TASK STATEMENT
Look through the material and copy each line holding "model".

COLLECTED DATA
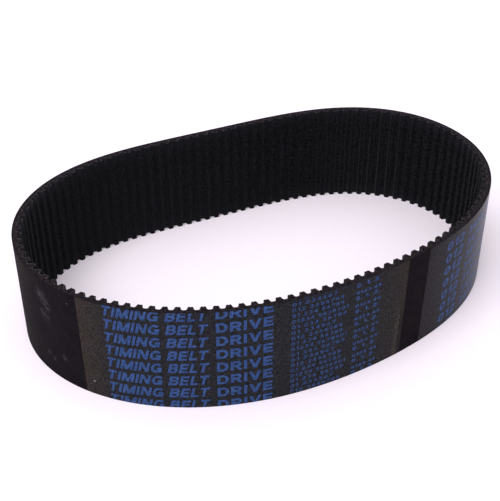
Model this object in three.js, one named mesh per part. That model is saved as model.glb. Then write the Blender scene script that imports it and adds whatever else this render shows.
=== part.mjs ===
// A synchronous (timing) belt: an endless toothed belt standing on its cut edge, in millimetres, +Z up.
// Every layer follows one closed path, the pitch line, which is the line of the belt's tensile cords.
// The origin is under the middle of the loop, on the surface that the belt stands on, and +X runs along
// the loop's long axis. Depths are measured from the pitch line: positive towards the smooth back of the
// belt, on the outside of the loop, and negative towards its teeth, on the inside.

import * as THREE from 'three';

// Driving dimensions.
const PITCH = 3; // from one tooth to the next, along the pitch line
const TEETH = 115;
const WIDTH = 30; // of the belt, which is the height of the loop as it stands
const BACK = 0.8; // pitch line to the smooth back
const CORD_RADIUS = 0.17; // of one tensile cord
const ROOT = 0.4; // pitch line to the land between two teeth
const TOOTH_HEIGHT = 1.17; // land to tooth tip
const TOOTH_HALF_WIDTH = 0.92; // at the land
const FACING = 0.18; // thickness of the fabric over the teeth and lands
const FIRST_TOOTH = 0.69; // centre of the first tooth, along the pitch line from its start
const FILM = 0.05; // thickness of a label film, which is pressed flush into the back
const FILM_LENGTH = 84.3;
const FILM_A_START = 21; // along the pitch line, from its start at the -X end
const FILM_B_START = 112.4;

const LENGTH = PITCH * TEETH; // of the pitch line, once round
const TURN = 2 * Math.PI;
const RADIAN = Math.PI / 180;

// Half of a tooth's outline, from the land to the tip, in shares of its half width and of its height.
const TOOTH_OUTLINE = [
  { across: 1, up: 0 },
  { across: 0.87, up: 0.66 },
  { across: 0.52, up: 1 },
];

// The pitch line is given by its heading. It makes one counter-clockwise turn from the loop's -X end,
// and these swings about that even turn, each so many times a lap, squeeze the circle into an oval
// that is a little flatter on one side. Angles are in degrees.
const START_HEADING = -88.46;
const SWINGS = [
  { perLap: 2, size: 20.32, phase: 2.7 },
  { perLap: 3, size: 4.32, phase: 107.6 },
  { perLap: 4, size: 1.06, phase: 145.4 },
  { perLap: 5, size: 0.36, phase: -36.5 },
];

// Steps that the pitch line is integrated in, and the rounds that close it.
const STEPS = 48 * TEETH;
const CLOSING_ROUNDS = 60;

const COLOURS = {
  backing: 0x1e1b1f,
  cord: 0x8f8a78,
  toothRubber: 0x1a181b,
  facing: 0x141317,
  film: 0x35302f,
};

// Heading in radians at a share of the way round. once is the swing that comes once a lap.
function headingAt(share, once) {
  let heading = START_HEADING * RADIAN + TURN * share;
  for (const swing of SWINGS) {
    heading += swing.size * RADIAN * Math.sin(TURN * swing.perLap * share + swing.phase * RADIAN);
  }
  return heading + once.sine * Math.sin(TURN * share) + once.cosine * Math.cos(TURN * share);
}

// The path's points, one after each step, for a given once-a-lap swing.
function walk(once) {
  const points = [new THREE.Vector2(0, 0)];
  for (let i = 0; i < STEPS; i++) {
    const heading = headingAt((i + 0.5) / STEPS, once);
    const step = new THREE.Vector2(Math.cos(heading), Math.sin(heading)).multiplyScalar(LENGTH / STEPS);
    points.push(points[i].clone().add(step));
  }
  return points;
}

// The once-a-lap swing shifts the path's end without bending the oval, so it is what closes the loop.
// The path starts out along -Y, so its cosine moves the end along X and its sine along Y.
function closePath() {
  const once = { sine: 0, cosine: 0 };
  for (let round = 0; round < CLOSING_ROUNDS; round++) {
    const gap = walk(once)[STEPS].divideScalar(LENGTH);
    once.cosine -= gap.x;
    once.sine -= gap.y;
  }
  return once;
}

const once = closePath();
const path = walk(once);

// The point at a distance along the pitch line and a depth from it.
function pointAt(along, depth) {
  const turns = along / LENGTH;
  const share = turns - Math.floor(turns);
  const step = Math.floor(share * STEPS);
  const point = path[step].clone().lerp(path[step + 1], share * STEPS - step);
  const heading = headingAt(share, once);
  return point.add(new THREE.Vector2(Math.sin(heading), -Math.cos(heading)).multiplyScalar(depth));
}

// Two stations to a tooth are enough for the layers with no teeth on them.
function stationsBetween(from, to) {
  const gap = PITCH / 2;
  const stations = [];
  for (let i = Math.ceil((from - FIRST_TOOTH) / gap); FIRST_TOOTH + i * gap < to; i++) {
    stations.push(FIRST_TOOTH + i * gap);
  }
  return stations;
}

// A smooth closed line at one depth.
function smoothLine(depth) {
  return stationsBetween(0, LENGTH).map((along) => pointAt(along, depth));
}

// A stretch of smooth line, with its two ends exactly where they are asked for.
function stretch(from, to, depth) {
  return [from, ...stationsBetween(from, to), to].map((along) => pointAt(along, depth));
}

// A closed line that follows the teeth. land is its depth between teeth, and halfWidth a tooth's there.
function toothedLine(land, halfWidth) {
  const line = [];
  for (let tooth = 0; tooth < TEETH; tooth++) {
    const centre = FIRST_TOOTH + tooth * PITCH;
    const rising = TOOTH_OUTLINE.map((p) => [centre - p.across * halfWidth, land - p.up * TOOTH_HEIGHT]);
    const falling = TOOTH_OUTLINE.map((p) => [centre + p.across * halfWidth, land - p.up * TOOTH_HEIGHT]);
    line.push(...[...rising, ...falling.reverse()].map(([along, depth]) => pointAt(along, depth)));
  }
  return line;
}

// The belt's back, stepped down by a film's thickness where the two label films lie.
function backLine() {
  const filmEnds = [
    [FILM_A_START, FILM_A_START + FILM_LENGTH],
    [FILM_B_START, FILM_B_START + FILM_LENGTH],
  ];
  const line = [];
  let bareFrom = 0;
  for (const [from, to] of filmEnds) {
    line.push(...stationsBetween(bareFrom, from).map((along) => pointAt(along, BACK)));
    line.push(pointAt(from, BACK), ...stretch(from, to, BACK - FILM), pointAt(to, BACK));
    bareFrom = to;
  }
  line.push(...stationsBetween(bareFrom, LENGTH).map((along) => pointAt(along, BACK)));
  return line;
}

// The belt is cut square from a wide sleeve, so every layer is an outline extruded over its width.
function layer(name, outside, inside, colour, roughness) {
  const shape = new THREE.Shape(outside);
  if (inside) {
    shape.holes.push(new THREE.Path(inside));
  }
  const geometry = new THREE.ExtrudeGeometry(shape, { depth: WIDTH, bevelEnabled: false });
  const material = new THREE.MeshStandardMaterial({ color: colour, roughness, metalness: 0 });
  const mesh = new THREE.Mesh(geometry, material);
  mesh.name = name;
  return mesh;
}

// A label film fills the shallow step in the back.
function labelFilm(name, start) {
  const end = start + FILM_LENGTH;
  const outline = [...stretch(start, end, BACK), ...stretch(start, end, BACK - FILM).reverse()];
  return layer(name, outline, null, COLOURS.film, 0.75);
}

const cordOutside = smoothLine(CORD_RADIUS);
const cordInside = smoothLine(-CORD_RADIUS);
const facingOutside = toothedLine(FACING - ROOT, TOOTH_HALF_WIDTH - FACING);
const facingInside = toothedLine(-ROOT, TOOTH_HALF_WIDTH);

const belt = new THREE.Group();
belt.add(
  layer('backing', backLine(), cordOutside, COLOURS.backing, 0.6),
  layer('tensile_cord_ply', cordOutside, cordInside, COLOURS.cord, 0.8),
  layer('tooth_rubber', cordInside, facingOutside, COLOURS.toothRubber, 0.6),
  layer('tooth_facing', facingOutside, facingInside, COLOURS.facing, 0.85),
  labelFilm('label_film_a', FILM_A_START),
  labelFilm('label_film_b', FILM_B_START),
);

const middle = new THREE.Box2().setFromPoints(smoothLine(BACK)).getCenter(new THREE.Vector2());
belt.position.set(-middle.x, -middle.y, 0);

export default belt;
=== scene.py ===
"""A timing belt standing on its cut edge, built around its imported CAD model.

Lengths are millimetres until a mesh is made. A place on the belt is given by how far along the pitch line
it is, its depth from that line (positive towards the smooth back, on the outside of the loop, and
negative towards the teeth) and its height above the floor.
"""

import math

import bmesh
import bpy
import numpy as np
from mathutils import Matrix, Vector
from mathutils.geometry import delaunay_2d_cdt


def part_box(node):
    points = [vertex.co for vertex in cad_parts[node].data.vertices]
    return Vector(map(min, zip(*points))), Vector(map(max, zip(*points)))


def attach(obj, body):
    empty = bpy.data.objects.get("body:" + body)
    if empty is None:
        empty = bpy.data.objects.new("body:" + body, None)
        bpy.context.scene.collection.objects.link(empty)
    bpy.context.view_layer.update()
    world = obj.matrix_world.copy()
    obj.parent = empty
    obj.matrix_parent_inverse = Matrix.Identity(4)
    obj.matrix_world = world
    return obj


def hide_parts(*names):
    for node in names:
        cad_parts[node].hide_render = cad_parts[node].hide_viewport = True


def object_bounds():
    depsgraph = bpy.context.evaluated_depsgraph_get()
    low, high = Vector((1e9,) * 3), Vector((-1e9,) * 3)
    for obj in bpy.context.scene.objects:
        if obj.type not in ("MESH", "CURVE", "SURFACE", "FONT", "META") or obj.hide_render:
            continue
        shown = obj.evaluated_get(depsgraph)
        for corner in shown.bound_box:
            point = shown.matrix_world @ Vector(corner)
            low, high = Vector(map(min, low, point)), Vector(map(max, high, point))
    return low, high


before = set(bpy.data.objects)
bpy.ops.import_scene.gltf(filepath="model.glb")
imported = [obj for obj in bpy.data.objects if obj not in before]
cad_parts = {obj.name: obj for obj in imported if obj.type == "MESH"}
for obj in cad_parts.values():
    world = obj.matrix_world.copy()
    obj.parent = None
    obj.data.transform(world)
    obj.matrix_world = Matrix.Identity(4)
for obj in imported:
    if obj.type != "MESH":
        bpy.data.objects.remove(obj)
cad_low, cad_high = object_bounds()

# ---------------------------------------------------------------- dimensions, as in the CAD source

MM = 0.001
TURN = 2 * math.pi
PITCH = 3.0
TEETH = 115
LENGTH = PITCH * TEETH
BACK = 0.8
ROOT = 0.4
TOOTH_HEIGHT = 1.17
FACING = 0.18
CORD_RADIUS = 0.17
FIRST_TOOTH = 0.69
FILM_LENGTH = 84.3
FILM_A_START = 21.0
FILM_B_START = 112.4
WIDTH = (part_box("backing")[1].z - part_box("backing")[0].z) / MM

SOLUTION
Model this object in three.js, one named mesh per part. That model is saved as model.glb. Then write the Blender scene script that imports it and adds whatever else this render shows.
"""A timing belt standing on its cut edge, built around its imported CAD model.
bpy.ops.import_scene.gltf(filepath="model.glb")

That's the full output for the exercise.